Best For: The After Party
Dune Heights: 350 feet
Speeds: 20 mph
Set in the coastal Ica desert, Huacachina is home to 115 permanent residents who live around an emerald-green lake, ensconced within tall, tawny dunes, fringed with palm trees, mom and pop hotels, and more than a few nightclubs and bars. Just outside? Sand, as far as the eye can see.
You can rent a sandboard for a few soles from one of Huacachina’s street vendors (be sure they send you off with some wax, or cera, to facilitate easy gliding) or book with Peru Adventure Tours, which uses dune-buggies to turn the uphill slog into a joyride (from $65 for two hours of four-wheeling and 5 sandboarding runs). You’ll see far more belly-riders than accomplished carvers—these sustained, relatively steep pitches intimidate most would-be stand-up boarders—but Huacachina is dedicated to play, not high performance, and no one looks askance at never-evers.

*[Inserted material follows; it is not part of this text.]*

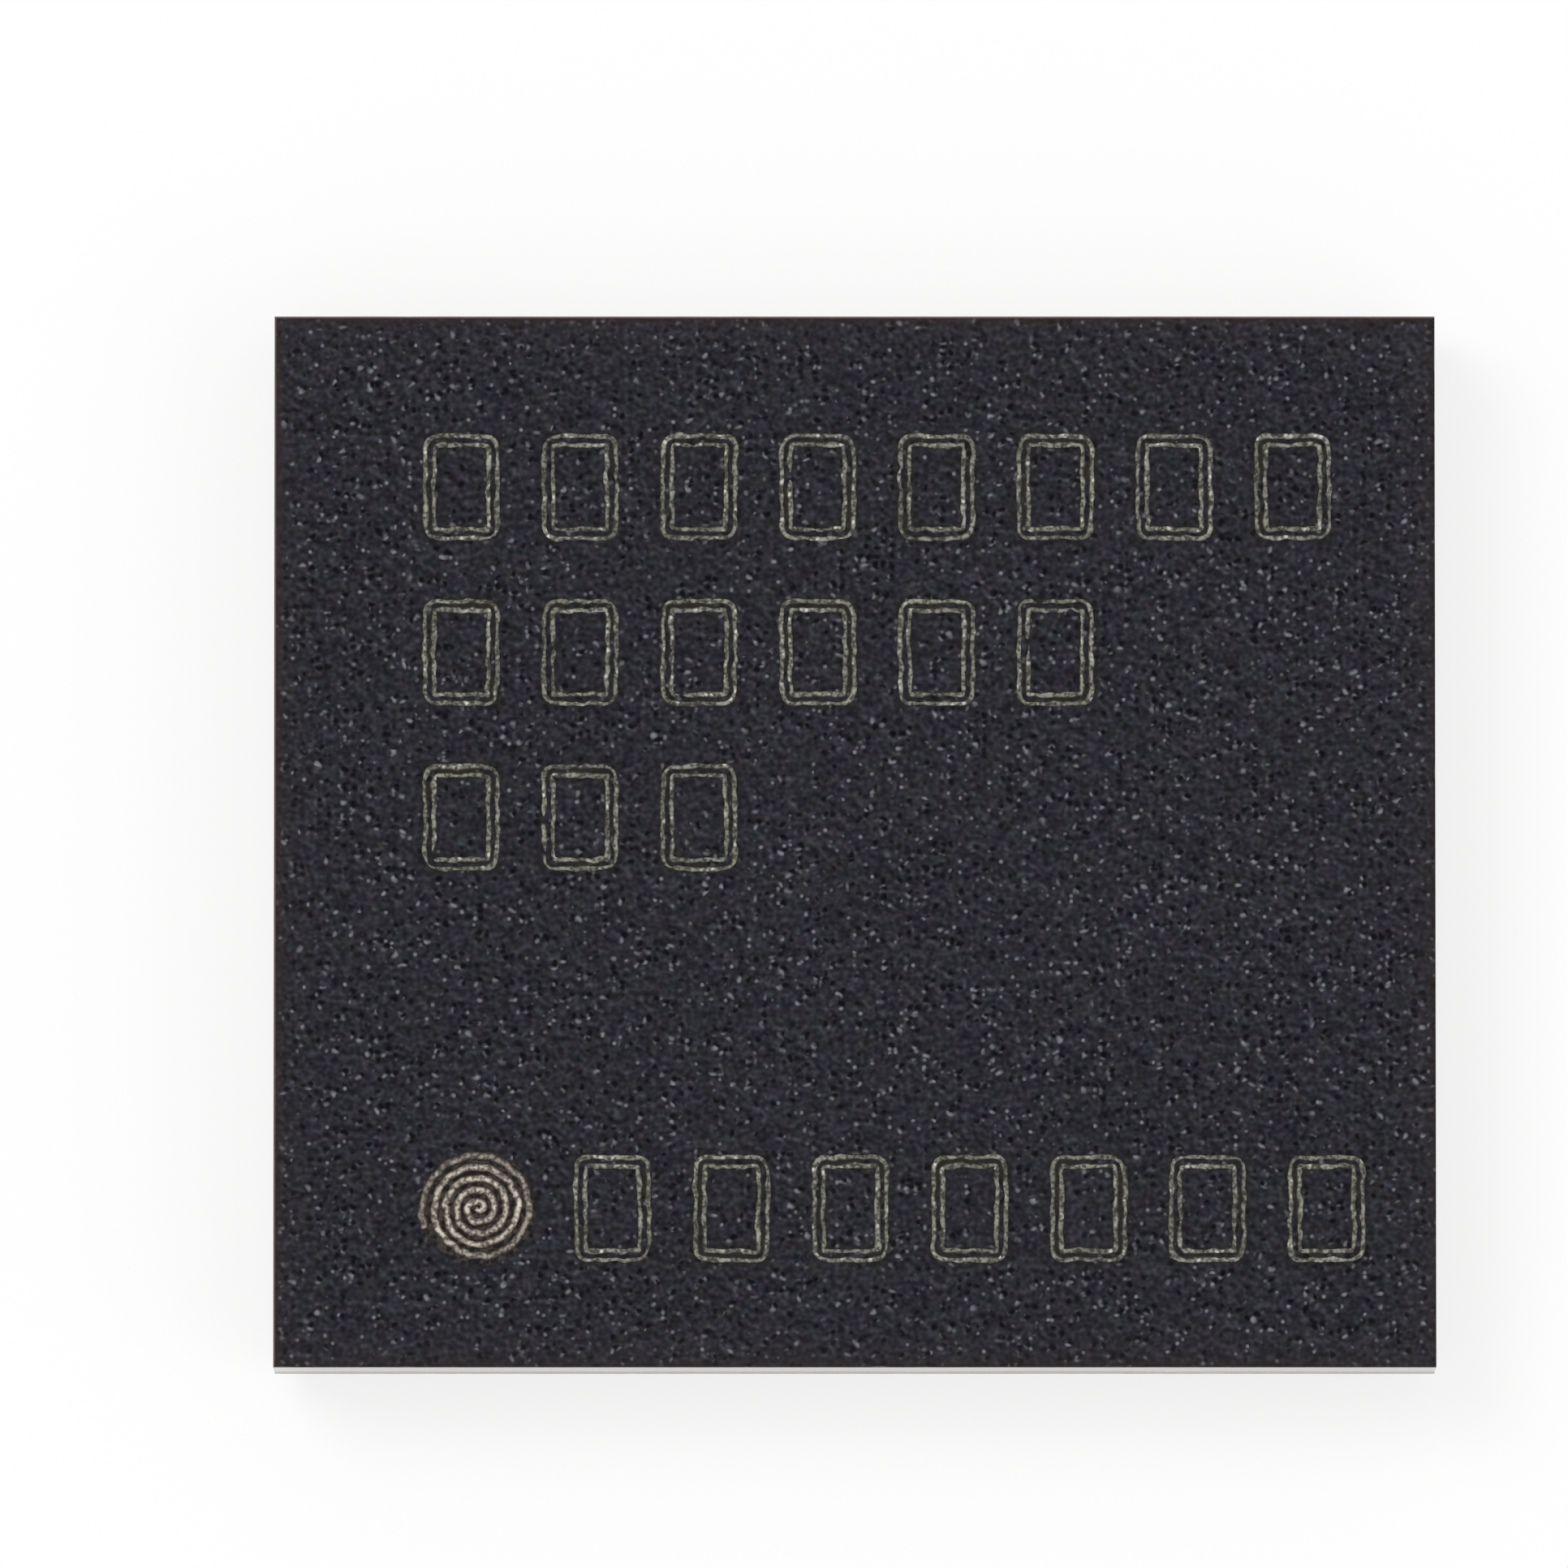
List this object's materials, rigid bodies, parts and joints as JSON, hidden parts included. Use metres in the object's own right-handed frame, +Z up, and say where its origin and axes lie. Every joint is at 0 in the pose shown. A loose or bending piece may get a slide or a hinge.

Huachachina’s clubs are open and filled almost every night, so afterwards, laugh off your mistakes with an ice cold Crusqueña.
Cerro Dragón, Chile
Best For: Sunset sand surfing
Dune Heights: Up to 1,640 feet
Speeds: 30 mph
“Dragon Hill” overlooks the city of Iquique and shimmering expanses of the Pacific on one side, and the endless Atacama desert on the other. Local sandboarders hike up at sunset, and not just for the amber light: With all moisture baked away by the afternoon sun, the cool, extra-dry sand makes for speedier descents.
At any hour, runs are bogglingly long, and will force all but those with the strongest quads into crying uncle midway down the slope. Pause too long, and you’ll notice the many water bottles, boxes, and other pieces of scattered trash littering the sand—evidence of Cerro Dragon’s proximity to the city and its popularity with OHVs. Why go? The same reason that skiers flock to Alaska: Few other spots offer such long descents, with the sandy bowls and ridges that offer endless opportunities for creative expression.
Dragon Adventure hauls sandboarders up in dunebuggies. For a more eco-friendly, non-motorized option, book with Mistico Outdoors: Its English-speaking owner leads fatbike tours in the Atacama dunes, and will tack on a few sandboarding runs at no additional cost.
Great Sand Dunes National Park, Colorado
Best For: Night boarding
Dune Heights: Up to 750 feet
Speeds: 20 mph
A brilliant sight to behold: 19,000 acres of dunes—the tallest in North America—rest at the foot of the knifelike Sangre de Cristo mountain range. And they deliver an equally supersized payoff: The long runs let you link scores of satisfying turns.
The coarse sand here develops a hard, crusty layer beneath the midafternoon sun. For softer sand and a smoother ride, go in morning or evening—or, better yet, at night. Colorado’s ski bums flock to these dunes during full moons, when the sand reflects the ghostly light (which is bright enough to cast shadows on the dunes). But every cloudless evening presents a dazzling night show: Great Sand Dunes sits 30 miles from the nearest city (Alamosa, population 9,562) so the stars here seem as bright as Las Vegas marquis.
On your way to the park, rent a Venomous sandboard or sled ($18/day) from Kristi Mountain Sports in Alamosa. Park in the dunes’ main parking lot to access slopes ranging from mellow to extreme. Or camp inside the park at Piñon Flats Campground to stage a nighttime session. And if you go in May, when Medano Creek is flowing, you can cap off your sandboarding session with a plunge in the sandy-bottomed stream.
Best For: Speed demons
Dune Heights: Up to 328 feet
Speeds: 40 mph
Sand dunes rise up from most of Namibia’s 976-mile-long coastline and encompass 21,000 square miles of land. Dunes here are so ubiquitous that in Namibia, sandboarding is more than just an amusement-park stunt: It’s a national pastime. “Parents use it as a way to tire kids out,” says conservationist Jason Nott, a native of Omaruru, Namibia. Instead of buying dedicated sandboards, most families keep a few pieces of thin particleboard (the kind you might buy from Home Depot’s lumber department) in their cars’ trunks for impromptu roadside romps on the sand.
Visitors can give it a whirl at Swakopmund, the country’s sandboarding hub and the home base for Alter Action Sandboarding. Run by Marin County, California native Beth Sarrow (who started the first commercial sandboarding operation on the Namibian coast), Alter Action leads half-day trips into Namib-Naukluft National Park. Just like Namibian kids, you have to hike yourself up the dunes—park regulations prohibit jeeps—but once at the top, you see endless dunes in every direction. Groups average five runs, but speedy, stamina-filled boarders can pack in seven runs or more.
With the stand-up option ($45), you use actual snowboards and boots to carve down a 330-foot-high slope (and even soar off a constructed jump). Speed freaks choose the lie-down version ($30), roaring downhill face-first on a piece of waxed particleboard (the record-setting speed is 55 mph). It’s the kind of flight that calls for a toast—and fittingly, the outing ends with a cooler full of Tafel Lager.